Vom Tod seines Vaters habe er auf einer Bootsfahrt am Rheinfall bei Schaffhausen (Schweiz) erfahren, sagte Kohl der "Zeit". Eine Bekannte hätte ihn angerufen. Er sei aber nicht nach Oggersheim gefahren, weil sein Bruder nur mit größter Mühe ins Elternhaus gelangt war. Auch das Grab seines Vaters in Speyer hat er bislang noch nicht besucht. Er wolle "sich beim Trauern nicht von Videokameras überwachen lassen". Diese Überwachungsmethoden empfinde er als "übergriffig". Um den Todestag herum wolle er aber das Grab aufsuchen, zu einem günstigen Zeitpunkt, ohne Kameras.

Mutter Hannelore als wichtiges Regulativ

Peter Kohl äußert sich auch über seinen Vater als Politiker. Helmut Kohl sei ein Narzisst gewesen, dessen Ego kaum zu bändigen war. "Einen Narzissten in der Familie zu haben, erfordert von allen Beteiligten einen enormen Kraftaufwand." Nur seine Mutter sei ein wichtiges Regulativ gewesen. Hannelore Kohl habe ihrem Mann viele Dinge beigebracht, so im sozialen Umgang mit Menschen. "Meine Mutter zu heiraten war die erste und beste Personalentscheidung meines Vaters und der Ausgangspunkt einer bedeutenden Politikerkarriere."
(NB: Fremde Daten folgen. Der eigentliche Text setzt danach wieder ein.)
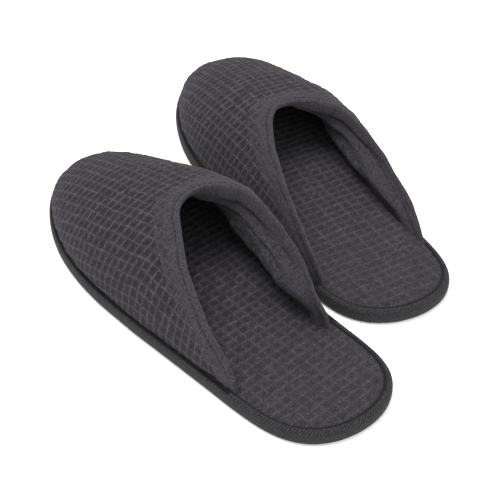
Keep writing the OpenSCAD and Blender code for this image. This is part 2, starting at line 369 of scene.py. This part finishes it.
# ---------------------------------------------------------------- how the soft upper hangs
SAG = {}                   # simulated movement of each upper, by fraction of run and angle
SIM_ROWS, SIM_COLS, SIM_FRAMES = 32, 44, 20
SAG_CAP = 1.6              # furthest that the simulation may move the upper
SIM_DEPTH = 2.0            # depth of the upper's middle layer, which is the one simulated
SIM_PULL = 40.0            # stiffness of the padded upper against stretching
SIM_BEND = 100.0           # and against bending
SIM_GRAVITY = 0.05         # share of gravity that reaches the padded upper
PRESS = 0.42               # how much thinner the layers are at the topstitching


def toeward(th, y, side):
    """0 at the toe, 1 at the opening's edge."""
    front = toe_y(0)
    return (front - y) / np.maximum(1.0, front - mouth_y(th, side))


def stray(th, y, d, slipper):
    """How the soft upper strays from its pattern."""
    side = SIDES[slipper]
    up = np.maximum(0, np.sin(th))
    swell = 0.45 * soft_waves(60 * th, y, side["seed"] + 40, 55.0) * ease(up * 2.2)
    ruck = 0.16 * soft_waves(60 * th, y, side["seed"] + 50, 13.0) * ease(up * 3)
    out = np.stack([np.cos(th), 0.1 + 0 * th, up], -1)
    move = out * (swell + ruck)[..., None]
    foot = 0.3 + 0.65 * ease((d - 2.5) / 1.0)
    move[..., 2] -= foot * np.exp(-((up / 0.06) ** 2))
    if slipper in SAG:
        table = SAG[slipper]
        rows, cols = table.shape[0] - 1, table.shape[1] - 1
        move = move + lookup(table, toeward(th, y, side) * rows, th / math.pi * cols)
    return move


def settle(slipper):
    """Lets the upper's middle layer hang as cloth from the sole, and tells how far it moves."""
    side = SIDES[slipper]
    run = np.linspace(0, 1, SIM_ROWS)[1:, None]
    th = np.linspace(0, math.pi, SIM_COLS)[None, :]
    y = toe_y(SIM_DEPTH) - run * (toe_y(SIM_DEPTH) - mouth_y(th, side))
    start = skin(th + 0 * run, y, SIM_DEPTH, side).reshape(-1, 3) * MM
    mesh = bpy.data.meshes.new("hanging")
    mesh.from_pydata(start.tolist(), [], grid_faces(SIM_ROWS - 1, SIM_COLS))
    obj = bpy.data.objects.new("hanging", mesh)
    scene = bpy.context.scene
    scene.collection.objects.link(obj)
    at = np.arange(len(start))
    sewn = (at % SIM_COLS == 0) | (at % SIM_COLS == SIM_COLS - 1) | (at < 2 * SIM_COLS)
    obj.vertex_groups.new(name="sewn").add(at[sewn].tolist(), 1.0, "REPLACE")
    setting = obj.modifiers.new("cloth", "CLOTH").settings
    setting.vertex_group_mass = "sewn"
    setting.quality = 6
    setting.mass = 0.3
    setting.tension_stiffness = setting.compression_stiffness = SIM_PULL
    setting.shear_stiffness = SIM_PULL / 2
    setting.bending_model = "ANGULAR"
    setting.bending_stiffness = SIM_BEND
    setting.effector_weights.gravity = SIM_GRAVITY
    for step in range(1, SIM_FRAMES + 1):
        scene.frame_set(step)
    hung = obj.evaluated_get(bpy.context.evaluated_depsgraph_get())
    points = np.empty(len(start) * 3)
    hung.data.vertices.foreach_get("co", points)
    scene.frame_set(1)
    bpy.data.objects.remove(obj)
    move = ((points.reshape(-1, 3) - start) / MM).reshape(SIM_ROWS - 1, SIM_COLS, 3)
    size = np.linalg.norm(move, axis=-1, keepdims=True)
    move = move * SAG_CAP * np.tanh(size / SAG_CAP) / np.maximum(1e-9, size)
    return np.concatenate([np.zeros((1, SIM_COLS, 3)), move])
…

Dass sein Vater 16 Jahre lang Bundeskanzler gewesen war, sieht sein jüngerer Sohn kritisch. Eine so lange Amtszeit sei "nicht gut für das Land". Er habe 1996 mit Helmut Kohl heftig darüber diskutiert, ob er 1998 noch einmal antreten sollte. "Mein Vater ließ sich davon nicht abbringen …" Peter Kohl, der nicht der CDU angehört, spricht sich für eine zweimal auf vier Jahre begrenzte Amtszeit für Bundeskanzler aus.

Unter Helmut Kohl wäre es allerdings nicht zum Aufstieg der AfD gekommen, ist sich Peter Kohl sicher. Er kritisiert Angela Merkel, die CDU weitgehend "sozialdemokratisiert" und damit Platz für die Rechten geschaffen zu haben. Unstrittig sei, dass Deutschland ein Einwanderungsgesetz brauche. Mit seinem Vater, der sich gegen die Vorstellung von Deutschland als Einwanderungsland sperrte, hätte er bei diesem Thema "über Kreuz gelegen".

Die Sache mit den Unterschriften

Peter Kohl spricht in dem "Zeit"-Interview noch ein brisantes Thema an: die Stasi-Akten seines Vaters. Ihm sei nach Helmut Kohls Tod die Akteneinsicht verweigert worden. Es gebe Verweis auf zwei Briefe, in denen der Altkanzler allen bis auf Maike Kohl-Richter das Recht zu Einsicht entziehe. "Ich habe beide Briefe akribisch mit anderen Schriftstücken verglichen, die ich von ihm aus den letzten Jahren habe", so Peter Kohl: "Und ich und der Rest der Familie bezweifeln, dass mein Vater diese Briefe unterzeichnet hat, geschweige denn, dass er den Inhalt dieser Briefe so wollte oder überhaupt kannte".

Das ist natürlich ein schwerwiegender Verdacht, den Peter Kohl äußert. Er will "das gerichtlich überprüfen lassen". Es gebe zudem Anhaltspunkte dafür, "dass auch weitere Dokumente, die von Helmut Kohl unterzeichnet sein sollen, nicht von ihm stammen".  Die Saga der Familie Kohl bleibt also spannend.